Ditjen Aptika Kominfo, Semuel Abrijani Pangerapan, mengamini temuan Drone Emprit. Kominfo menemukan 30 konten hoaks yang sengaja dibuat untuk memanasi aksi demonstrasi. Hoaks disebar di 1932 url dengan rincian sebanyak 450 url di FB, IG 581 dan Twitter 784.

"Satu orang menyebar di Linkedin, tapi ini semua akan kami evaluasi," ujar Semuel.

Dukungan Masyarakat

Kepala Biro Multimedia Divhumas Mabes Polri Brigjenpol, Budi Setiawan, mengatakan Kepolisian membutuhkan dukungan masyarakat dalam setiap kegiatan pemberantasan hoaks dan mengatasi disinformasi. 

Tanpa dukungan masyarakat, kata dia, situasi kondusif sulit diwujudkan terutama keamanan dan kenyamanan di ruang siber yang berakibat ke ruang nyata. Hoaks, kata dia, bukan masalah Pemilu 2019 saja, tapi akan berlanjut ke tahun berikutnya.
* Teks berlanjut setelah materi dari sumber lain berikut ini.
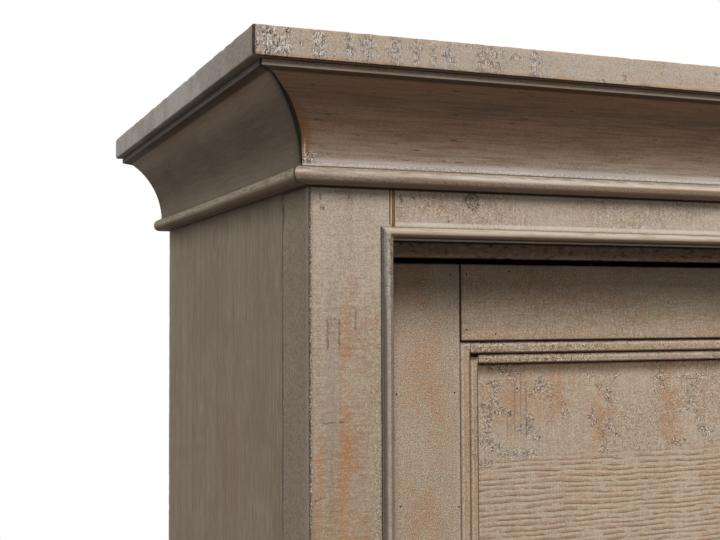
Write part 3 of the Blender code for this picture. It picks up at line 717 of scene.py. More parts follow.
def plain(name, colour, roughness):
    """The dark stuff at the bottom of a worm hole or a joint."""
    stuff = Finish(name, roughness)
    grime = stuff.noise(stuff.place, 700, 2)
    stuff.colour = stuff.tint(grime, shade(colour, 0.7), shade(colour, 1.2))
    return stuff.close()


def rule(shape, axis, spacing):
    """Cut across every long edge that runs along an axis."""
    def runs_along(edge):
        reach = edge.verts[1].co - edge.verts[0].co
        return abs(reach[axis]) > ALIGNED * reach.length and reach.length > LONG_EDGE * spacing

    edges = [edge for edge in shape.edges if runs_along(edge)]
    if edges:
        longest = max(edge.calc_length() for edge in edges)
        bmesh.ops.subdivide_edges(
            shape, edges=edges, cuts=int(longest / spacing), use_grid_fill=True
        )


def knocked(place):
    """How hard an edge is knocked at a place."""
    return 0.5 * noise.noise(place * KNOCKS[0]) + noise.noise(place * KNOCKS[1])


def weather(shape, low, high, wear, grain, seed, relief=1.0, chip_share=1.0):
    """Knock the edges of a board and hollow its faces a little, always inwards."""
    reach = EDGE_REACH * wear.arris
    middle = (low + high) / 2
    stretch = Vector(along_only(grain, 1, HOLLOW_STRETCH))
    for vert in shape.verts:
        depths = [min(vert.co[axis] - low[axis], high[axis] - vert.co[axis]) for axis in AXES]
        nearest, second = sorted(AXES, key=depths.__getitem__)[:2]
        place = vert.co + seed
        knock = knocked(place)
        edge = max(0, 1 - depths[second] / reach)
        inward = [0, 0, 0]
        for axis in (nearest, second):
            inward[axis] = wear.chip * chip_share * edge * max(0, knock - KNOCK_SPARED)
        hollow = 0.5 + 0.5 * noise.noise(place * stretch * HOLLOWS)
        inward[nearest] += wear.relief * relief * hollow
        for axis in AXES:
            vert.co[axis] += inward[axis] if vert.co[axis] < middle[axis] else -inward[axis]


def box_shape(low, high, arris):
    """A box between two corners with its edges rounded."""
    shape = bmesh.new()
    bmesh.ops.create_cube(shape, size=1)
    bmesh.ops.scale(shape, vec=high - low, verts=shape.verts)
    bmesh.ops.translate(shape, vec=(low + high) / 2, verts=shape.verts)
    bmesh.ops.bevel(
        shape, geom=shape.edges[:], offset=arris, segments=ARRIS_STEPS, profile=0.5, affect="EDGES",
        material=-1
    )
    return shape


def bore(shape, wear, depth, holes):
    """Sink a worm hole in the face nearest each place on an upright front."""
    for across, up in holes:
        spot = Vector((across, depth, up))
        face = min(shape.faces, key=lambda face: (face.calc_center_median() - spot).length_squared)
        bmesh.ops.inset_individual(
            shape, faces=[face], thickness=wear.spacing * HOLE_RIM, use_even_offset=True
        )
        bmesh.ops.inset_individual(
            shape, faces=[face], thickness=wear.spacing * HOLE_TAPER, depth=-wear.hole
        )
        for edge in face.edges:
            for side in edge.link_faces:
                side.material_index = PIT


def add_part(shape, part):
    """Add a worked part to a shape."""
    mesh = bpy.data.meshes.new("part")
    part.to_mesh(mesh)
    part.free()
    shape.from_mesh(mesh)
    bpy.data.meshes.remove(mesh)


def cut(shape, place, normal, clear=False):
    """Cut a shape by a plane and, if asked, clear what lies beyond it."""
    bmesh.ops.bisect_plane(
        shape, geom=shape.verts[:] + shape.edges[:] + shape.faces[:], plane_co=place,
        plane_no=normal, clear_outer=clear,
    )


def finished(node, shape, materials):
    """Make a worked shape the piece that stands for a CAD node and rides on its body."""
    name = "aged_" + node
    mesh = bpy.data.meshes.new(name)
    shape.to_mesh(mesh)
    shape.free()
    mesh.shade_smooth()
    mesh.set_sharp_from_angle(angle=SMOOTH)
    for material in materials:
        mesh.materials.append(material)
    piece = bpy.data.objects.new(name, mesh)
    bpy.context.scene.collection.objects.link(piece)
    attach(piece, BODY_OF[node])
    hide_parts(node)


def aged_board(
    node, wood, grain, spacing, low=None, high=None, relief=1.0, holes=(),
    arris_share=1.0
):
    """A worn board in a CAD board's place: ruled all over, so that edges and faces can wear."""
    wear = bpy.context.scene.chest_wear
    if low is None:
        low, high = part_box(node)
    shape = box_shape(low, high, wear.arris * arris_share)
    for axis, step in zip(AXES, spacing):
        rule(shape, axis, step)
    weather(shape, low, high, wear, grain, Vector(shift_of(node)), relief, arris_share)
    bore(shape, wear, low.y, holes)
    finished(node, shape, [wood.close(), bpy.data.materials["pit_umber"]])


def merged(node):
    """A copy of a CAD node's mesh, welded, with its flat faces whole."""
    shape = bmesh.new()
    shape.from_mesh(frame["nodes"][node].data)
    bmesh.ops.remove_doubles(shape, verts=shape.verts, dist=WELD)
    bmesh.ops.dissolve_limit(shape, angle_limit=FLAT, verts=shape.verts, edges=shape.edges)
    return shape


def rub(shape, chip, seed):
    """Wear the creased edges of a shaped piece inwards, by different amounts along them."""
    shape.normal_update()
    moves = []
    for vert in shape.verts:
        creased = any(
            len(edge.link_faces) == 2 and edge.calc_face_angle_signed(0) > CREASE
            for edge in vert.link_edges
        )
        if creased:
            moves.append((vert, -vert.normal * chip * max(0, knocked(vert.co + seed))))
    for vert, move in moves:
        vert.co += move


def aged_copy(node, wood, axes, spacing, chip_share=0.5):
    """A worn copy of a shaped CAD piece, cut across its runs so that its edges can wear."""
    wear = bpy.context.scene.chest_wear
    shape = merged(node)
    for axis in axes:
        rule(shape, axis, spacing)
    rub(shape, wear.chip * chip_share, Vector(shift_of(node)))
    finished(node, shape, [wood.close()])


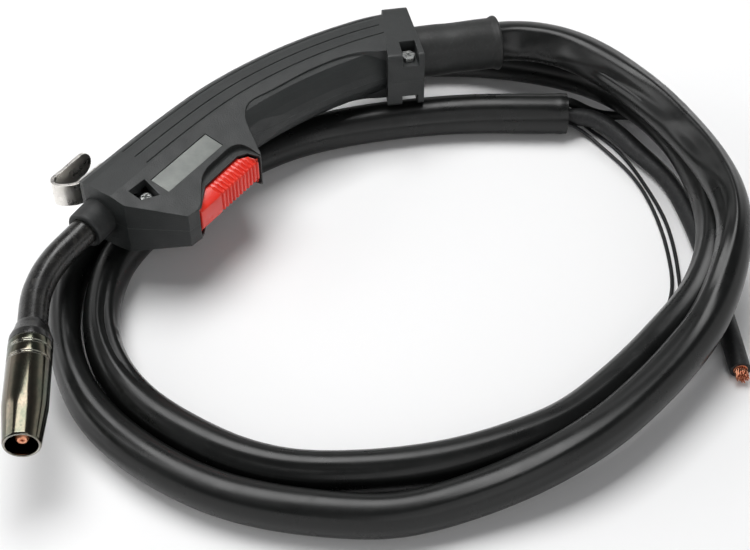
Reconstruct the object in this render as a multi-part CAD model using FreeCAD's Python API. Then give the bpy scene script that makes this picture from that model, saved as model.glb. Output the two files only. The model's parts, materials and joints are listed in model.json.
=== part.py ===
import FreeCAD, Part
import os, math
from FreeCAD import Vector, Placement, Rotation

# MIG welding torch with its cable set, lying on its side.
# Millimetres, +Z up, the resting plane is Z = 0.
# The handle lies flat, so its parting plane is horizontal at PART_Z. The gas nozzle is its
# front end, the strain relief its rear end; the spine is the -X +Y edge, the belly the opposite one.
# Everything is modelled in a working frame and moved by -ORIGIN when it is written.

# ---------------------------------------------------------------- driving dimensions
ORIGIN = (8.52, 5.93, 0.2)   # centre of the footprint in the working frame
PART_Z = 36.0                # height of the handle's parting plane
HALF_THICK = 15.3            # half thickness of the handle at its spine
CHIN_THICK = 8.7             # half thickness at the chin and at the guard tail
GRIP_W = 40.0                # width of the grip, spine to belly
WALL = 2.4                   # shell wall
SLOPE_START, SLOPE_END = 25.5, 58.5   # the side plate slopes between these distances from the spine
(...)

"Makanya yang kami utamakan itu pencegahan dan bagaimana kita menciptakan peradaban digital," kata dia.

Direktur Deteksi Ancaman BSSN, Sulistyo, mengatakan para penyebar hoaks sebenarnya tidak butuh orang percaya 100 persen terhadap hoaks atau disinformasi. Mereka hanya butuh sekian persen yang percaya kemudian penyebaran terjadi dengan sendirinya.

Ambil contoh sebuah hoaks disebar ke akun-akun yang memiliki jutaan followers. Jika pemilik akun tidak cerdas, ia bisa melakukan retweet atau melakukan postingan serupa tanpa melakukan cek dan ricek.

"Misal seorang yang memiliki 2 juta followers. Ambil 10 persen saja yang percaya kemudian melakukan retweet lagi," ujar Sulistyo yang mengatakan BSSN ikut menjernihkan informasi di ruang siber kontra informasi liar.

Dari sisi pertahanan dan keamanan negara, Anggota Indonesia Cyber Security Forum (ICSF) Kolonel Arwin Datumaya Wahyudi Sumari mengatakan, hoaks dan sejenisnya bisa dianggap sebagai tindakan terorisme.

Hoaks, kata dia, kerap digunakan untuk mengancam rakyat seperti upaya mendelegitimasi terhadap proses dan hasil Pemilu hingga adanya potensi kerusuhan massal. 

Ia mencontohkan Suriah dan munculnya Arab Springs akibat hoaks dan fitnah yang membunuh jutaan orang. Damaskus, Ibu Kota Suriah, diprovokasi habis-habisan lewat media sosial namun sebenarnya hanya 30 persen pengguna medsos yang berada di sana.

"Sisanya 70 persen melakukan provokasi dari luar Damaskus," kata Kolonel Arwin.

Militer, kata dia, punya konsep rencana kontigensi atau rencana kedaruratan. Setiap prediksi terhadap sebuah kejadian atau peristiwa, terjadi atau tidak terjadi, militer selalu siap bertindak melakukan eksekusi.

Dari sisi ekonomi Peneliti Institute for Development of Economics and Finance (Indef), Bhima Yudhistira Adhinegara, memperkirakan kerugian transaksi online akibat aksi demonstrasi 22 Mei bisa mencapai Rp 1 triliun sehari.

Hal itu yang dirasakan Widya, seorang ibu rumah tangga yang berbisnis online di Bukittinggi, Sumatera Barat. Saat pembatasan media sosial terjadi ia kesulitan menghubungi customer di Jawa dan pulau lainnya akibat bukti transaksi menggunakan video dan foto.

"Selama pembatasan tidak ada uang yang masuk rekening saya," ujarnya.

Analis politik Universitas Telkom, Dedi Kurnia Syah, menilai pembatasan medsos jauh lebih politis ketimbang menyelamatkan negara. Ia melihat situasi keamanan sebetulnya kondusif dan terkendali namun kepentingan politik membuat pembatasan terlihat logis.

Ia mengkritik pemerintah menggunakan UU 19/2016 tentang Informasi dan Transaksi Elektronik (UU ITE) yang menyatakan tugas pemerintah melindungi kepentingan umum dari segala jenis gangguan sebagai akibat penyalahgunaan informasi dan transaksi elektronik.

"Lebih banyak dampak buruk yang ditimbulkan dari pembatasan akses informasi publik. Saya melihat pemerintah tidak sepenuhnya jujur," kata dia.